Sunday, August 3, 2014

Getting Lost

I'm reading a book right now that I can't put down.  It's called A Field Guide to Getting Lost .  I'm a fan of the author Rebecca Solnit and loved her book Wanderlust which is an overview on the history of walking.  In her book that I'm reading now she talks about walking again, but more in the form of getting lost.  I've always been a fan of exploring without an agenda and destination in mind.  She talks about that in the book, but also talks about loosing things and loosing people.

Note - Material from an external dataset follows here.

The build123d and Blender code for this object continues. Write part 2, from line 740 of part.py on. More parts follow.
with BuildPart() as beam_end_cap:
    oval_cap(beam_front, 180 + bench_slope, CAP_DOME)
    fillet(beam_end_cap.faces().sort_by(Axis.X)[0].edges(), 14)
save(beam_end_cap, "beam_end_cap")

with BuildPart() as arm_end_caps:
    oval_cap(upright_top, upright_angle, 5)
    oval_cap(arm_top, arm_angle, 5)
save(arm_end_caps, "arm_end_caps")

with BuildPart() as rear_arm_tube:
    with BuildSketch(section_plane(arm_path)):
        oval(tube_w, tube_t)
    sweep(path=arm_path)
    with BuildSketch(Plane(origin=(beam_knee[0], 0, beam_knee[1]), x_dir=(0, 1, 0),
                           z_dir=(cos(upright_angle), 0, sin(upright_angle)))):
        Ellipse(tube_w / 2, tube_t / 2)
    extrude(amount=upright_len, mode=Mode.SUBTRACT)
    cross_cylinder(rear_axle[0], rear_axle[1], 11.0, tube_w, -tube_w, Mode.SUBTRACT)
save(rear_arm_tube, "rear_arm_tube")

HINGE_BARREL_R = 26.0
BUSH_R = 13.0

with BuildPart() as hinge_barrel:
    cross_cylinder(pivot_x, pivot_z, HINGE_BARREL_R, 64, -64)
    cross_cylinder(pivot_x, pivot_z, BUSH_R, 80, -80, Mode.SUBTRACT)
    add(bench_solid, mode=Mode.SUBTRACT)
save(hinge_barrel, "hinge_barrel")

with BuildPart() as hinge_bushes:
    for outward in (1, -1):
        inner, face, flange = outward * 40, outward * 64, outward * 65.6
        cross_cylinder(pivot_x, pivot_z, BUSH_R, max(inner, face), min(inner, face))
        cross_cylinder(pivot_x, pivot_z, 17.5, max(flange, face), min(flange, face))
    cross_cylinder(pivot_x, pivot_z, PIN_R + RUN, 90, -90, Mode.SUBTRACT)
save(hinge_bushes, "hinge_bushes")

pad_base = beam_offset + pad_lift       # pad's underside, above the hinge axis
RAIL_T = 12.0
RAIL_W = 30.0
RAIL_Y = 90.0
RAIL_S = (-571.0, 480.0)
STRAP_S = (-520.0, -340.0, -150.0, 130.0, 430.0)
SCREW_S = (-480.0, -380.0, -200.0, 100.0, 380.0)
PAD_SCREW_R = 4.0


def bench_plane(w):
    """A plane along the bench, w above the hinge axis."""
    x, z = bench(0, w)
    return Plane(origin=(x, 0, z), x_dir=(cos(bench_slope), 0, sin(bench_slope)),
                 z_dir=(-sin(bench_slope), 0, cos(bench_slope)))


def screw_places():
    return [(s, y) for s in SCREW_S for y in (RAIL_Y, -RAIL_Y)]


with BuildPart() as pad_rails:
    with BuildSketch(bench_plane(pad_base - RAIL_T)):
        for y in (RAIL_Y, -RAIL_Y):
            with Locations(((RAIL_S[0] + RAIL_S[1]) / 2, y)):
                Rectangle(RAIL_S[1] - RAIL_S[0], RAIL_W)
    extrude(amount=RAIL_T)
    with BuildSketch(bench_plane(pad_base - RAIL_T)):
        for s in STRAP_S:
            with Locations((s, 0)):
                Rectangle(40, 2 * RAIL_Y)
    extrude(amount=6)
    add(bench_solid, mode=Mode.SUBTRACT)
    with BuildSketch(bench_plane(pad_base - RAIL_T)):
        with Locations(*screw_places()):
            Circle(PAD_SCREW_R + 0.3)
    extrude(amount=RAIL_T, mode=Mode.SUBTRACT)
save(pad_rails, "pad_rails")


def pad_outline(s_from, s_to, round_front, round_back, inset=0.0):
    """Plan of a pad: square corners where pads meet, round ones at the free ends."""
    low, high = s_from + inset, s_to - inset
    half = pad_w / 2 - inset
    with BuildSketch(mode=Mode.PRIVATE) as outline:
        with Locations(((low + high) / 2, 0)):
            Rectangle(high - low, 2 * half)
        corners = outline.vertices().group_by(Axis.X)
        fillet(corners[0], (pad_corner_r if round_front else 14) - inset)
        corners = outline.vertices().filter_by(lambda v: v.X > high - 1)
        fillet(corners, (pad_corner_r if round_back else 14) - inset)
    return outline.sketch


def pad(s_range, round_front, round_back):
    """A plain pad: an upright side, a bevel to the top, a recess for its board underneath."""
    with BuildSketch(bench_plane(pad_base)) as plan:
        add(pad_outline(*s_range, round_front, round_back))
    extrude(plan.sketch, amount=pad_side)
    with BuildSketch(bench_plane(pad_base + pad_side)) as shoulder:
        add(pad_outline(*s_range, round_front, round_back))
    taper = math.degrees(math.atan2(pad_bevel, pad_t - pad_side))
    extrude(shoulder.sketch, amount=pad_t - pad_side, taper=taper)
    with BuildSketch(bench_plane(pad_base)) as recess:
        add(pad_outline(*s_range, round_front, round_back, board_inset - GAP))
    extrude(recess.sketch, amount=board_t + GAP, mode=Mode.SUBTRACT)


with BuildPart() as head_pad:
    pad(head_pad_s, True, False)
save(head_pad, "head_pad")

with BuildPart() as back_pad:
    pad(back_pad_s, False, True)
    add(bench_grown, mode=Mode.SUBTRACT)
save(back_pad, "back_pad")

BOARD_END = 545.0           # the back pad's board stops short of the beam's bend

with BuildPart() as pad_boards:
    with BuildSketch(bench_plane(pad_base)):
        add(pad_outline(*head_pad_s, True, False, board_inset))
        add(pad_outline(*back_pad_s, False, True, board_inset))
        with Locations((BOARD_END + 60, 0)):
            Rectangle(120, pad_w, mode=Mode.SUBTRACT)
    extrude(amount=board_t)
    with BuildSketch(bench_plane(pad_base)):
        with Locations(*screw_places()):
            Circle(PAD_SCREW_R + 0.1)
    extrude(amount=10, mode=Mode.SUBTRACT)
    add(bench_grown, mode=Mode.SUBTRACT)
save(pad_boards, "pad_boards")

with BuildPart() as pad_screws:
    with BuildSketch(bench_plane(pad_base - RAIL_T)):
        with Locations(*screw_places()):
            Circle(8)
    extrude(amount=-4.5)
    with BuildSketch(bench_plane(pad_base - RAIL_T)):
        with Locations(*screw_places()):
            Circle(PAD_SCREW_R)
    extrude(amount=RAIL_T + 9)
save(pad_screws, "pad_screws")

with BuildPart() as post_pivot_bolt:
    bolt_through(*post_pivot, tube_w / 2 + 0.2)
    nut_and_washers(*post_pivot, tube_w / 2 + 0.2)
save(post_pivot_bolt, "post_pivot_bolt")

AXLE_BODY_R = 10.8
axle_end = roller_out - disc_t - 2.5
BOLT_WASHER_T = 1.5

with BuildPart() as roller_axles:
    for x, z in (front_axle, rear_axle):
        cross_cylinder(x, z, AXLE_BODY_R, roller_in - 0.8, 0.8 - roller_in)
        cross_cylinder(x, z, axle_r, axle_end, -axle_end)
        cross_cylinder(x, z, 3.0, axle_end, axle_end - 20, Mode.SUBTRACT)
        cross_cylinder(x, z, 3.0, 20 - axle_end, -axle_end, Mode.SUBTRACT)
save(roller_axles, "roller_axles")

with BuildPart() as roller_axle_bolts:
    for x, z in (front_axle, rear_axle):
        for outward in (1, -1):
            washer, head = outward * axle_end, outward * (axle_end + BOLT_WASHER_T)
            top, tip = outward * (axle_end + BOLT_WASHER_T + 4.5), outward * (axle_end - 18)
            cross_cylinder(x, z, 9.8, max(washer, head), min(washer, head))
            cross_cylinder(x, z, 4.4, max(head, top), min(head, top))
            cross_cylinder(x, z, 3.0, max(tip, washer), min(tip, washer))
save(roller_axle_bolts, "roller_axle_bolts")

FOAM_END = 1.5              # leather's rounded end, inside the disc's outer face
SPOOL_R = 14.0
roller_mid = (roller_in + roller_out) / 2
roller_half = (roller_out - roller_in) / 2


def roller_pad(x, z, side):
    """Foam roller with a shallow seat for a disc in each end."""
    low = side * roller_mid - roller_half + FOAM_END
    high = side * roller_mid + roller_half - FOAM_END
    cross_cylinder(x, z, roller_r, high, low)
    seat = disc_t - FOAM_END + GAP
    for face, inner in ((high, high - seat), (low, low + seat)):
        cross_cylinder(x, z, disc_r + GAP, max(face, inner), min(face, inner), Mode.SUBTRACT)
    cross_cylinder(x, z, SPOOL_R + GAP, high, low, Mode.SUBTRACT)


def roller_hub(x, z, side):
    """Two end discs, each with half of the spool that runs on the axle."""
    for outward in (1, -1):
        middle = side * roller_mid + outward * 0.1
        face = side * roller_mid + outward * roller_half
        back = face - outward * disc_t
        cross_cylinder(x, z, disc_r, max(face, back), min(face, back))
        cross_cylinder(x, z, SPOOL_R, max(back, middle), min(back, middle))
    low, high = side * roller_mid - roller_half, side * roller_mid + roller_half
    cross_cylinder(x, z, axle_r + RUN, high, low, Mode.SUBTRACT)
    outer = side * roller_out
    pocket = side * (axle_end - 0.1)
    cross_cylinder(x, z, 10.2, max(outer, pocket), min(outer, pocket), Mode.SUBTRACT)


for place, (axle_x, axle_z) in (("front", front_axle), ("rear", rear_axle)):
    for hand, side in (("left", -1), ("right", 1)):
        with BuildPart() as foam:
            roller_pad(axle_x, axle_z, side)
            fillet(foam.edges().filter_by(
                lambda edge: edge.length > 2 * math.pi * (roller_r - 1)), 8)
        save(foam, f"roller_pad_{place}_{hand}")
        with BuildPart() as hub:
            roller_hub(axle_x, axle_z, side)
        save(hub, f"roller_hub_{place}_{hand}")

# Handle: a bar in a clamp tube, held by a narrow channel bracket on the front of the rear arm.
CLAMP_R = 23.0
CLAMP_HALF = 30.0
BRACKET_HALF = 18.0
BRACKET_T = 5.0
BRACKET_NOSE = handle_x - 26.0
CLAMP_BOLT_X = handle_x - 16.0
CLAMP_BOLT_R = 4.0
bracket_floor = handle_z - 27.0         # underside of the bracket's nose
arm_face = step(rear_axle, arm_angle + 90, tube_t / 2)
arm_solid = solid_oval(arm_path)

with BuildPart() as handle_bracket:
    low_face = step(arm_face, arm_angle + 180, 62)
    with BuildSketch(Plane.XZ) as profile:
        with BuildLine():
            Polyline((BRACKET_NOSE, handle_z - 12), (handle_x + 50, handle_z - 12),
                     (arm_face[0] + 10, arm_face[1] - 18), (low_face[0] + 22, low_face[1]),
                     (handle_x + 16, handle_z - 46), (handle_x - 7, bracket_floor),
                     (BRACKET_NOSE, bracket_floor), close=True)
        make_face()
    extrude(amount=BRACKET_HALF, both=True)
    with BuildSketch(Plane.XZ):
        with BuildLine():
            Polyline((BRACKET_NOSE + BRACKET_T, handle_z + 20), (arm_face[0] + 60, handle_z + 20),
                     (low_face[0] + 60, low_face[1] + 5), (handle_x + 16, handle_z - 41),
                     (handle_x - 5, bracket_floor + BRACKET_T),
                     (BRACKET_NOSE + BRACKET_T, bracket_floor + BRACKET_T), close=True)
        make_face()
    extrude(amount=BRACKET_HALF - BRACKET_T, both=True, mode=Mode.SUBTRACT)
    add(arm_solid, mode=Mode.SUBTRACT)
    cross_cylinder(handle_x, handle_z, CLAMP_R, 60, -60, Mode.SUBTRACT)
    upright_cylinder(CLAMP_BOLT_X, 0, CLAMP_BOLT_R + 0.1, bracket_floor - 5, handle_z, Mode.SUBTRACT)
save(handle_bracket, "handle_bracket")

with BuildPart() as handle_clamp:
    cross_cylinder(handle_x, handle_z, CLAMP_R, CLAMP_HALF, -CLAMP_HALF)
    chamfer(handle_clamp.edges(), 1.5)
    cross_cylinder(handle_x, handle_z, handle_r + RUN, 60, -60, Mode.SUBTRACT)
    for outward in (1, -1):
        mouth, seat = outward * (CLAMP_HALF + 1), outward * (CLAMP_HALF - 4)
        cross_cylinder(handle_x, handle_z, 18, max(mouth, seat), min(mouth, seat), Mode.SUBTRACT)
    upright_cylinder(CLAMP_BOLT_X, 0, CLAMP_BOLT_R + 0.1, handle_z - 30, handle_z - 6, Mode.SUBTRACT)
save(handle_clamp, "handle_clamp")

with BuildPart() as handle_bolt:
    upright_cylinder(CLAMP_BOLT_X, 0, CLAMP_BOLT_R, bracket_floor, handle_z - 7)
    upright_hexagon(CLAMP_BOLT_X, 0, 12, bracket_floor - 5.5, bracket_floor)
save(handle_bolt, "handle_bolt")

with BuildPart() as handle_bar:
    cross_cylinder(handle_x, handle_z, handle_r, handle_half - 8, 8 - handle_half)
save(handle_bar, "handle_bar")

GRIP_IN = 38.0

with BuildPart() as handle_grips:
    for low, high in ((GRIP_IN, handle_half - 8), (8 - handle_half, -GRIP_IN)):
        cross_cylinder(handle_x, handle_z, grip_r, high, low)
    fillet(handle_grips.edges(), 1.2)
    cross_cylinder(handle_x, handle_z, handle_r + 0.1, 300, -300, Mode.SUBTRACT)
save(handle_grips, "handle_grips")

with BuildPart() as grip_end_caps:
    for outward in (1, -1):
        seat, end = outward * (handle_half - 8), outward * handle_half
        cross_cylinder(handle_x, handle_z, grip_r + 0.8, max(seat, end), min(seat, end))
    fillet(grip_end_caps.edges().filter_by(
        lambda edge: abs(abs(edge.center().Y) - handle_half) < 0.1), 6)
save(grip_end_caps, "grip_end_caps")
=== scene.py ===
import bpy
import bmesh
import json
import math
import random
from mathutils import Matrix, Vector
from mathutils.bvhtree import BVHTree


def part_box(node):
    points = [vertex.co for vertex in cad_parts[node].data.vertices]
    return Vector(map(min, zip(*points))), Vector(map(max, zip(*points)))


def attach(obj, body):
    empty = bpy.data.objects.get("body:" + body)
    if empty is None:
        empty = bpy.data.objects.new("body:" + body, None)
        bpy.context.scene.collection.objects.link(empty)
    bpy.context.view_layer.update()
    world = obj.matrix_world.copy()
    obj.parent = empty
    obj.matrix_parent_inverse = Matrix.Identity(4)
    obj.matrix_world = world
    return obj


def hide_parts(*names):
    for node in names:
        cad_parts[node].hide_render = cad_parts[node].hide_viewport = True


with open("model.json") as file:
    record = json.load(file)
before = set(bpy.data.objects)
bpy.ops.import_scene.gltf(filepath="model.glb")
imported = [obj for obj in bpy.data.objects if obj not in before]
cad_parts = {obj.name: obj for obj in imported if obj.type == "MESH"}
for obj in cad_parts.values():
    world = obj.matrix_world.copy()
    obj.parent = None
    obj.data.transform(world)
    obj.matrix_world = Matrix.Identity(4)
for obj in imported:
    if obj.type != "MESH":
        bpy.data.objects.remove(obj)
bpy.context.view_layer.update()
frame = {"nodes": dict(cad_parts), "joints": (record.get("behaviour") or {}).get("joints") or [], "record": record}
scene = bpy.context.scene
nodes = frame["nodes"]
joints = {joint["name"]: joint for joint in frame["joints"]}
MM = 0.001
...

I've lost a lot of people that I've been close to over the course of my life so far and what she says on this really resonated with me.  She talks about how when you loose something or someone it is different than being physically lost.  You know where you are, but something is missing.  Even though I'm in my thirties not having a parental figure to turn when I could really use one makes me feel like a child. Sometimes it feels like there is a big void and nothing and no one can fill it.  If I were to be completely honest with myself I think a part of being so comfortable with being single is in part not wanting to get too close to anyone because I'm a little worried that I'll loose them too.  For as extraverted as I come across I keep really deep feelings and fears bottled up inside me even from my closest friends.

Photo by Brilho De Conta 
But I don't want fears and past sadnesses to dictate my future or create barriers between myself and the people I care most about.  I'm wrapping up my 32 before 32 and will soon be planning out 33 before 33...gulp, but this idea of opening up more is something that I feel will be a part of next year's challenge.  In her book Sonit also says, "Loosing things is about the familiar falling away, getting lost is about the unfamiliar appearing."  That may sound scary, but it also leads to the possibility of something wonderful and unexpected happening.